Apple has been down this road before — several times. Back in the 1980s — yes, the 1980s — Apple sued Microsoft for the obvious: copying crucial elements of the Macintosh graphical interface in Windows. The case dragged on for four years and Apple lost. (Elements lingered until the late 1990s and Steve Jobs’ return to Apple. Remember when Microsoft allegedly “saved” Apple in 1997 by buying $150 million in stock? That was the end of it.) Part of the reason Apple lost that case was that key elements came down to contract law rather than copyright law. And even though Steve Jobs wasn’t at the company’s helm at the time, it’s fair to say the company was…displeased.
Fast forward to the 2000s: everyone knows Apple revolutionized the portable media player business with the iPod, right? Yup. But they also got nailed on patents, with Creative Technology walking away with a $100 million settlement for its “Zen” patent covering organization and navigation of music tracks on a portable device.
By that point, Apple was already working on early version of the iPad and the iPhone, and the company learned its lesson. Patent everything. The patent system may be a mess, but it’s the only viable legal option companies like Apple have for protecting their intellectual property — particularly if they’re not interested in licensing their technology to other companies.
As a result, the iPhone and iPad represent Apple’s most patent-protected products to date. Apple’s claims that the iPhone “changed everything” might be a bit of hyperbole, but it’s no exaggeration that the entire mobile industry was blindsided by the impact of the iPhone.
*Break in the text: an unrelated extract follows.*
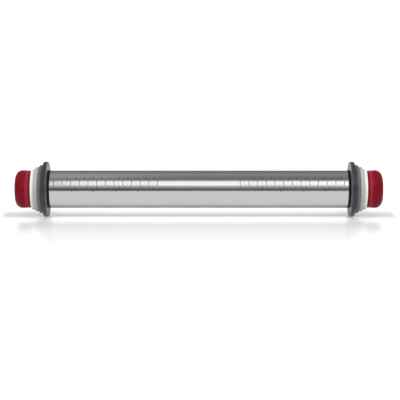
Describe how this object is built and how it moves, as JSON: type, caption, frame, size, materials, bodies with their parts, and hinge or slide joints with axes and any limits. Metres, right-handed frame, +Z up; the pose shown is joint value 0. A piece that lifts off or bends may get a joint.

And after five years, in many ways, it still trying to respond — Apple remains in the driver’s seat.
If, after all the effort, time, and resources Apple has invested, the company cannot protect the iPhone and the iPad from imitators, it proves two things:
- The patent system offers little protection for innovations;
- Apple is effectively the research and development division for an entire industry.
The Apple-Samsung trial resumes August 10.